Pre-render the whole page server-side.  

One of the biggest problems with SPAs (Single Page Apps) is it completely offloads the rendering to the client.  You send down a minimal set of javascript code and templates, then the javascript code fires off a bunch of AJAX requests to pull down the data and renders the templates.  This works well on modern laptops and desktops, but for phones, resources are much more constrained.  Not only are you doing all of the rendering on their CPU, you're hammering the network with all of the AJAX requests to pull in data.  Rather than do that, you could, using the same exact rendering path as the client-side, pre-render the full page's initial state and send only that over the network.  Initial page load times will be much faster, and no more "the page is here, but wait while we load the data" frustration.

Render updates client-side.  

Now, here's the rub.  Once you have the page downloaded, you don't want to have to hit the server to re-render the whole page every time something changes.  That would just be silly.  Since you've got the same rendering paths available client-side, everything being Javascript and all, you could simply re-render the section of the page that was updated by the new data received by whatever AJAX request you sent.  Smaller, incremental updates done with a minimum of overhead.

It seems that my ideas were a bit ahead of their time.  I had a conversation with a coworker about this back in 2012 or so, and a recent poll suggests that this sort of dual-rendering path is finally becoming popular.

https://medium.com/javascript-scene/javascript-scene-tech-survey-d2449a529ed

The only advantage left for SPAs is that you can push out all of your content to the edges by using a CDN, but you can't push your REST interface to the edge, so all of those AJAX requests to grab data are still hitting the same limitation.  You could still put all of your Javascript and templates in a CDN and get some of the benefit there, I suppose.

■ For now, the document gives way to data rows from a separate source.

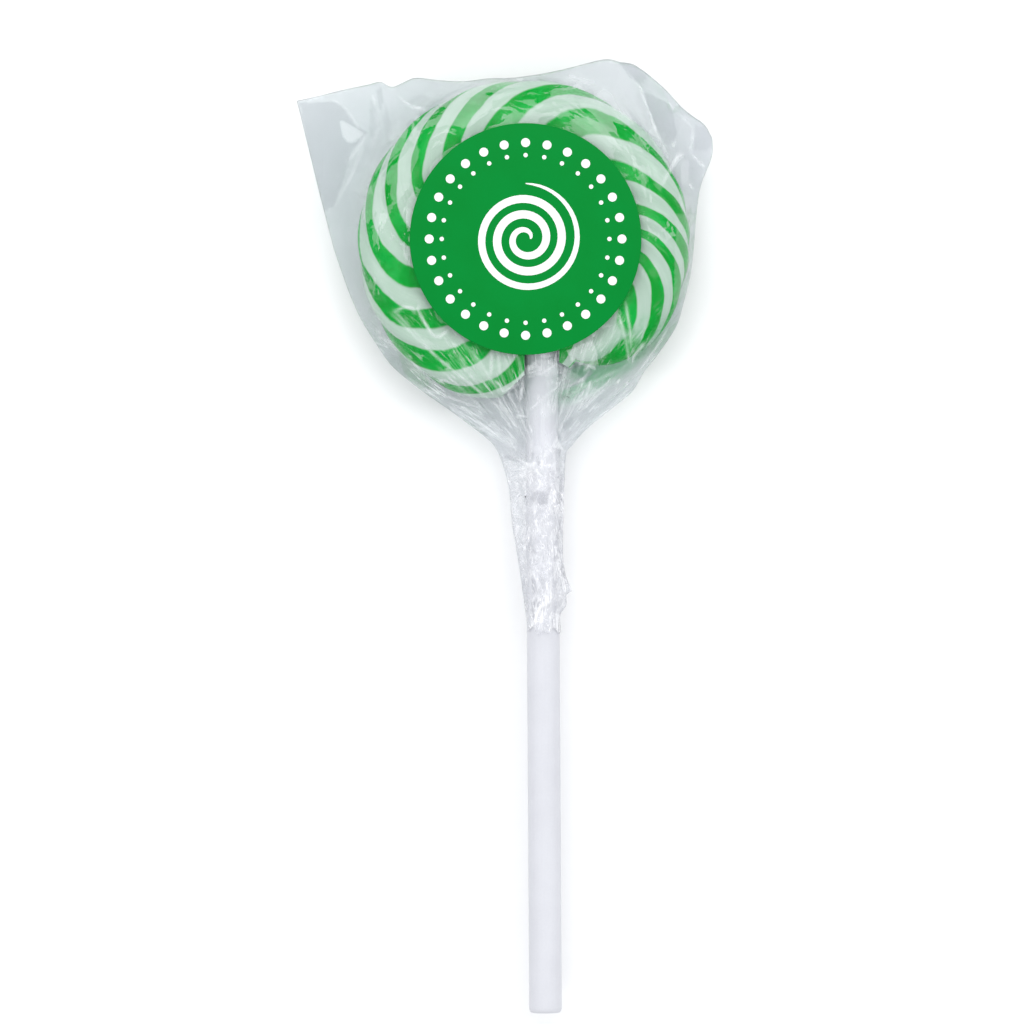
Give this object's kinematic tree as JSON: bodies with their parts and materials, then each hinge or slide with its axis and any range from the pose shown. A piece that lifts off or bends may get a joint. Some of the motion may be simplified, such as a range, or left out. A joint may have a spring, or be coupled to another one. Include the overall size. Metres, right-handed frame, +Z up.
{
  "type": "swirl lollipop",
  "caption": "Flat coil of twisted green and white rope candy on a round paper stick, sealed in clear film gathered round the stick, with a round green sticker on the front.",
  "frame": {"origin": "on the table straight under the centre of the candy, in the middle of the flat spot that the wrapped candy rests on", "axes": "+Z up, out of the label's face; +Y in the candy's plane towards its top, so the stick runs along -Y; +X to the right as seen with the label facing the viewer and the stick down"},
  "size_m": [0.0572, 0.1313, 0.0125],
  "materials": {
    "boiled_sugar": "glossy hard sugar, green and white strands twisted together",
    "stick_paper": "smooth rolled white paper, satin",
    "clear_film": "thin clear crinkled film, glossy",
    "label_face": null
  },
  "bodies": {
    "root": {"candy": "boiled_sugar", "stick": "stick_paper", "wrapper": "clear_film", "label": "label_face"}
  },
  "joints": []
}
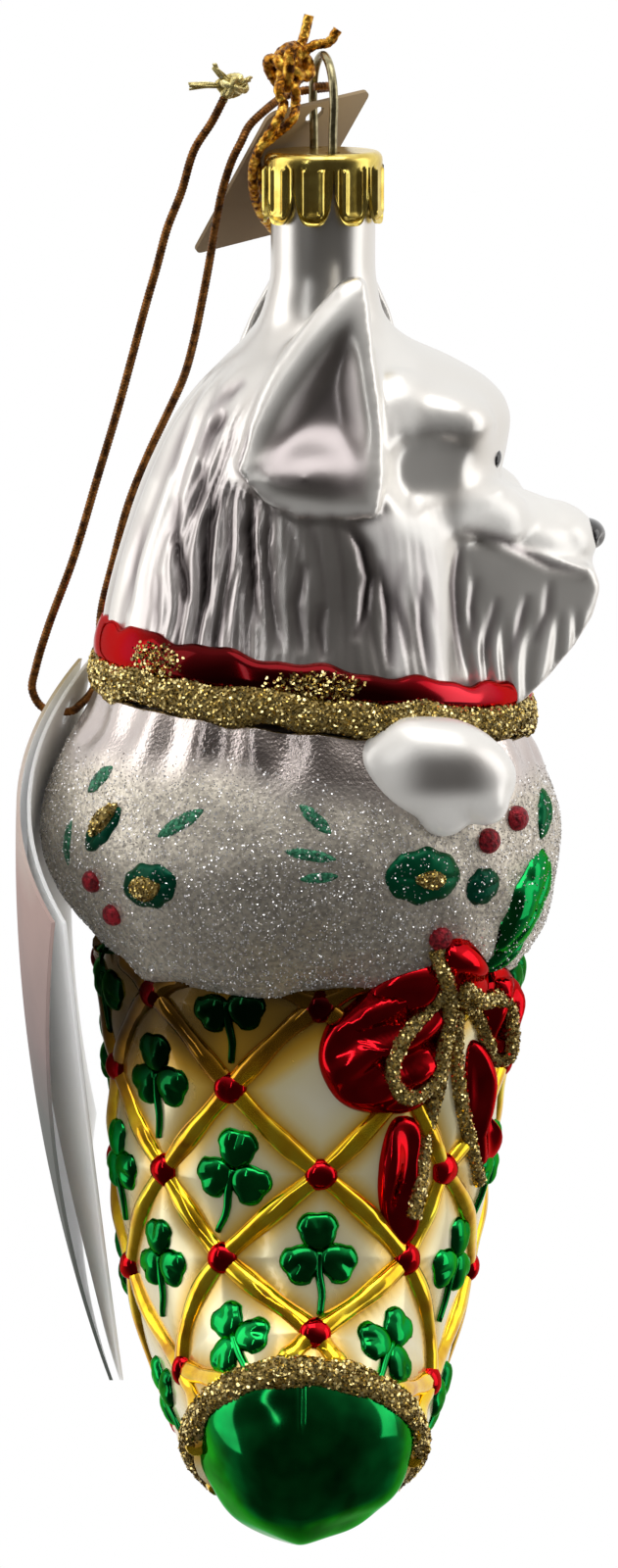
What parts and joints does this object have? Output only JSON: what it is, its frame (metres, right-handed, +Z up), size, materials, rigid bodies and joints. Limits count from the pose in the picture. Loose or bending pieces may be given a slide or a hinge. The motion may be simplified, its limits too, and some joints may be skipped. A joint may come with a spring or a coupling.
{
  "type": "stocking ornament",
  "caption": "Blown glass ornament of a dog in a stocking, with a metal cap, a wire hanging loop, knotted cords and hanging card tags.",
  "frame": {"origin": "inside of the crown of the wire hanging loop, the point that the ornament hangs from", "axes": "+Z up, the dog looks along +X, the toe of the stocking points along -Y towards the viewer"},
  "size_m": [0.0632, 0.0754, 0.1614],
  "materials": {
    "glass_lacquer": "gloss lacquer over silvered glass",
    "cap_gold": "polished",
    "wire_brass": "satin",
    "gold_glitter": "glitter",
    "braid_gold": "metallic thread",
    "elastic_brown": "metallic thread",
    "tag_card": "gloss",
    "leaf_card": "gloss",
    "cover_card": "gloss"
  },
  "bodies": {
    "hanger": {"hanger_wire": "wire_brass", "ornament_cap": "cap_gold", "braid_loop": "braid_gold", "braid_knot": "braid_gold"},
    "glass": {"glass_body": "glass_lacquer", "collar_glitter_band": "gold_glitter", "toe_glitter_band": "gold_glitter"},
    "square_tag": {"square_tag": "tag_card"},
    "booklet": {"elastic_loop": "elastic_brown", "elastic_knot": "elastic_brown", "booklet_inner_leaf": "leaf_card"},
    "booklet_cover": {"booklet_outer_leaf": "cover_card"}
  },
  "joints": [
    {"name": "glass_pull_off", "type": "slide", "parent": "hanger", "child": "glass", "axis": [0, 0, 1], "range_m": [-0.008, 0]},
    {"name": "square_tag_swing", "type": "hinge", "parent": "hanger", "child": "square_tag", "pos_m": [-0.00105, 0.00395, -0.0061], "axis": [0.7254, 0.6774, 0.1221], "range_deg": [0, 12]},
    {"name": "booklet_swing", "type": "hinge", "parent": "hanger", "child": "booklet", "pos_m": [-0.0005, 0.0045, -0.0033], "axis": [0, 1, 0], "range_deg": [0, 8]},
    {"name": "booklet_cover_fold", "type": "hinge", "parent": "booklet", "child": "booklet_cover", "pos_m": [-0.0261, 0.008, -0.0648], "axis": [0, 0.5145, -0.8575], "range_deg": [0, 12]}
  ]
}
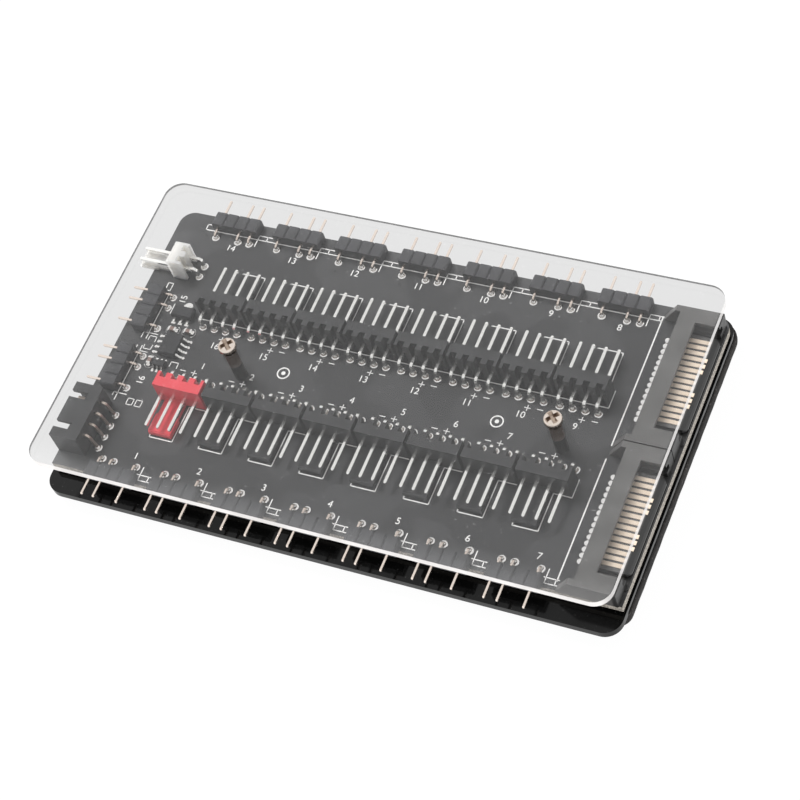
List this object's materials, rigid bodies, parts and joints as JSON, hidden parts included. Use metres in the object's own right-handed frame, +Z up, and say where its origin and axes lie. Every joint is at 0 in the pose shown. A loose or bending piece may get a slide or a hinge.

Queued AJAX requests/multipart REST

Maybe something like this exists, but a quick googling hasn't found any results based on keywords I thought to look for.  I was thinking more about how to reduce the number of requests required by a website.  For context, at my previous job, we had a UI that was broken down into a bunch of components, and each component was responsible for updating itself via AJAX.  Some did this based on a timer, others did this based on a publish/subscribe framework that would alert them when their data source had potentially changed.  I wanted to expand this to use websockets to listen for updates coming in from the server-side as well, in case you had multiple users accessing the same account at the same time, but that use-case wasn't deemed common enough to justify the development effort, and the idea sat.  Anyway, in this case, we were very often firing off a bunch of AJAX GET requests to pull the latest data and re-render sections of the page.  So, given a framework like that, which I imagine isn't all that uncommon, I was thinking, "what if REST had a multipart GET request to grab a bunch of resources in a single request".  I haven't fully fleshed the idea out, but similar to how you upload files using multipart/form-data, you could do a multipart GET request.  The request would look something like:
GET /
Content-Type: multipart/rest; boundary=----------------------------12345
------------------------------12345
GET /resource/A
------------------------------12345
GET /resource/B
And the response would be something like:
Content-Type: multipart/rest; boundary=----------------------------12345
------------------------------12345
Location: /resource/A
Content-Type: application/json
Content-Length: 10
Status: 200 OK
{"a": "b"}
------------------------------12345
Location: /resource/B
Status: 404 Not Found
This would avoid the overhead of the network and HTTP protocol for all the additional requests and let you get a bunch of resources in a single request.  Since this would require modifying the HTTP spec, something a little easier would be to just have an API endpoint that does this for you in a single body:
GET /multiple?resource=/resource/A&resource=/resource/B
And the response would just encapsulate all of the resources in a single body:
Content-type: application/json
Status: 200 OK
{ "/resource/A": {"a": "b"}, "/resource/B": null }
To take advantage of something like this and still let your development be sane, you'd need a construct to queue up your AJAX requests rather than firing them immediately, then you could fire off a single "multiple" request on a predefined interval, say 100ms.  Something like this (this code would not work as-is):
var queue = [];
function get(url) {
    queue.push(url);
}
function parse_multiple(response) {
    for url in response {
        event.fire('data-received', url, response[url]);
    }
}
function multiget() {
    var query_params = ""; // build the query params from queue
    queue = [];
    $.ajax('GET', '/multiple?' + query_params, parse_multiple);
}
setTimeout(100, multiget);

Now, every 100ms you fire off a single AJAX request to get everything that needs to be updated rather than firing off a ton of ad-hoc AJAX requests for every individual item on the page.  Seems like that could work, but I haven't yet put it to the test.

On a similar note, to reduce the amount of redrawing you do in the browser, you could queue up DOM changes and do all of them at once on a timer as well.  That's a little more difficult to pull off, but if you built the new dom nodes in memory and just pointed them at the node that they were replacing, you could cache that in an object and since redraws only happen in between function calls (due to the single-threaded nature of Javascript, it has to wait until it exits user code to execute the browser code, unless something has changed recently).  So you could replace all the pending nodes in a single function and then let the browser redraw the whole thing after your function exited.  One redraw every 100ms is better than 100 redraws at random intervals, and fast enough that the user wouldn't notice the lag.  I dunno, maybe I'm taking crazy pills, since I haven't seen anyone attempt to do something like this in the major frameworks (or maybe they did while I wasn't looking).

Ok, good, I wrote those down so I can stop thinking about them and get back to what I'm supposed to be working on.  Hopefully some day I'll find out if they're feasible ideas or not.